Of course, a silly supernatural threat conveniently arises the minute the motley crew is formed. And the next thing you know, Will Smith, Margot Robbie, Jai Courtney, Jay Hernandez and Adam Beach — you get the idea, right? Smith and Robbie are the only A-listers — are battling an army of faceless, rubbery demons using automatic rifles and a baseball bat. That's correct. With one exception, the Squad's members don't actually possess superpowers. Smith is just a really good shot. Robbie swings a mean Louisville Slugger. Courtney (I swear I'm not making this up) throws a boomerang at attackers.

The action is a been-there-done-that yawn, the obligatory wisecracks fall flat, and the CGI work looks like outtakes from Ghostbusters. The original. The only thing lamer is Jared Leto's cameo as the Joker. Let's just say the performances of Jack Nicholson and Heath Ledger are in no danger of being eclipsed.
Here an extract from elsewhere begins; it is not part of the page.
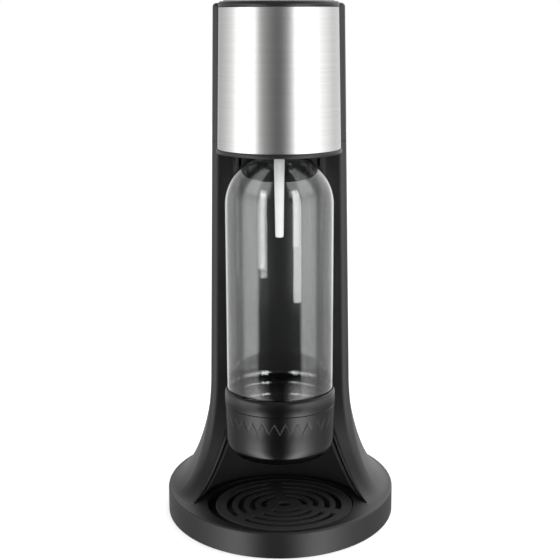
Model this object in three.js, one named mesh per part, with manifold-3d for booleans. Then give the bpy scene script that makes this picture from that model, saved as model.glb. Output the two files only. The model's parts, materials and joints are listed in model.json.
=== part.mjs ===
// A countertop sparkling water maker: a tall column on an oval foot, a steel-wrapped drum that
// carries the bottle, and an upright gas cylinder behind it.
// Millimetres, +Z up. The front faces -Y. The origin is the centre of the foot's underside.
import * as THREE from "three";
import { mergeVertices } from "three/addons/utils/BufferGeometryUtils.js";
import Module from "manifold-3d";

const wasm = await Module();
wasm.setup();

// Clearances and shared sizes
const seatGap = 0.3;
const slideGap = 0.4;
const cutOverrun = 2;
const shellWall = 2.8;

// Foot: an oval disc that the column flares into
const footHalfWidth = 96;
const footHalfLength = 117;
const flareFrontHalfLength = 94;
const discBottomZ = 1.5;
const discTopZ = 21.5;
const discEdgeRadius = 1.5;
const flareSink = 0.6;

// Column
const columnFrontY = -19;
const columnCornerRadius = 7;
const columnSideAtFlare = 9.2;
const columnSideAtTop = 3.8;
const flareTopZ = 120;
const flarePower = 1.8;
const seamZ = 315.4;
const headEdgeRadius = 3;

// Recess for the bottle, round about the bottle's axis
const bottleAxisY = -52;
const recessClearance = 5.7;
const recessFootFlare = 23.9;
const recessFootRearFlare = 16.4;
const recessFlareTopZ = 126;
const linerWall = 2.5;
const linerSetBack = 3;

// Drum of the head
const drumSetIn = 0.6;
const drumTaper = 2.2;
const steelDropBelowSeam = 2.3;
const steelDropBelowTop = 3.8;
const steelWall = 0.8;
const steelRearY = -38;
const drumWall = 1.6;
const drumRimDrop = 3.3;
const drumRimLip = 0.9;
const drumRimBand = 8;

// Drip well, tray and grille
const wellRadius = 60;
const wellFloorZ = 9.8;
const wellFloorWall = 2.6;
const wellWall = 2.4;
const trayShiftX = 3;
const trayClearance = 4.2;
const trayWall = 1.8;
const trayHeight = 7.2;
const grilleOverhang = 0.5;
const grilleThickness = 2.8;
const grilleRimWidth = 2;
const grilleRimHeight = 0.6;
const grilleSlotWidth = 4.6;
const grilleSlotCount = 4;
const grilleOuterLand = 9;
const grilleHubLand = 9.7;
const grilleSpokeWidth = 9;
const grilleSpokeCount = 3;
const grilleTurn = THREE.MathUtils.degToRad(9);
const grilleHubHole = 4.8;
const grilleSkirtWall = 1.6;
const grilleSkirtDrop = 2.4;

// Bottle and its base cup
const bottleRadius = 42.9;
const bottleWall = 1.3;
const bottleShoulderHeight = 44.5;
const bottleNeckHeight = 20.8;
const bottleNeckRadius = 14;
const bottleNeckWall = 2.8;
const bottleBeadRadius = 14.8;
const bottleBeadDrop = 15.3;
const bottleBeadHeight = 2.4;
const bottleMouthDrop = 3.7;
const bottleFootCorner = 13;
const bottleFootPush = 9;
const cupBottomZ = 65;
const cupHeight = 55;
const cupStep = 0.5;
const cupBandStep = 1.1;
const cupBandHeight = 18;
const cupBandEase = 7;
const cupCorner = 14;
const cupWall = 1.5;
const cupFloorWall = 3;

// Bottle holder with its nozzle
const holderPivotDrop = 14;
const holderTopDrop = 7;
const holderHeight = 30.6;
const holderRadius = 20;
const holderBore = 15.4;
const holderEdge = 1;
const trunnionRadius = 4;
const trunnionClearance = 0.1;
const gasketRadius = 13.8;
const nozzleRadius = 4.35;
const nozzleTipRadius = 3.25;
const nozzleReach = 91.3;
const nozzleHeadRadius = 8;
const nozzleHeadHeight = 2.7;
const nozzleBore = 1.2;
const hoseInletX = 14;
const hoseInletY = 6;
const hoseInletRadius = 4;
const hoseInletHeight = 3.5;

// Button on top
const buttonHeight = 13.7;
const buttonSink = 9.7;
const buttonWall = 2.4;
const buttonEdgeRadius = 1.8;
const buttonCrown = 1;
const buttonTravel = 6.5;
const plungerPlate = 3;
const plungerStemRadius = 6;
const plungerLegWidth = 10;
const plungerLegDepth = 6;
const trimRingWidth = 3.2;
const trimRingRise = 0.6;
const trimRingBulge = 0.4;
const springWire = 0.8;
const springRadius = 8.3;
const springTurns = 5;

// Frame inside the head
const frameRise = 36.6;
const framePlate = 3;
const frameLedgeHeight = 4.4;
const frameLedgeWidth = 4.4;
const sleeveWall = 3.2;
const sleeveHeight = 29;
const holderEarGap = 4.8;
const holderEarWall = 4;
const leverEarWall = 3.6;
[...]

Did I mention an unbelievable amount of screen time is devoted to Chanel model Cara Delevingne standing in front of a green screen playing a 7,000-year-old witch who wants ... to tell the truth, I never did figure out what? Or that an unbelievable amount of Robbie's posterior is exposed by her costume and leered at by the camera almost continuously?

David Ayer (Fury) wrote and directed, but you can't really blame him for this travesty. He just followed the blueprint DC handed him for its long-planned version of the Marvelverse. The real culprit is an influential Hollywood player who's joined DC's team in a big way. He starred in Batman v Superman: Dawn of Justice, he's been hired to produce the upcoming Justice League film, and he played a role in Suicide Squad, both on screen and behind the scenes as producer. Both of those roles went uncredited, and deserved to. Yup, you guessed it — it's our old buddy Ben Affleck.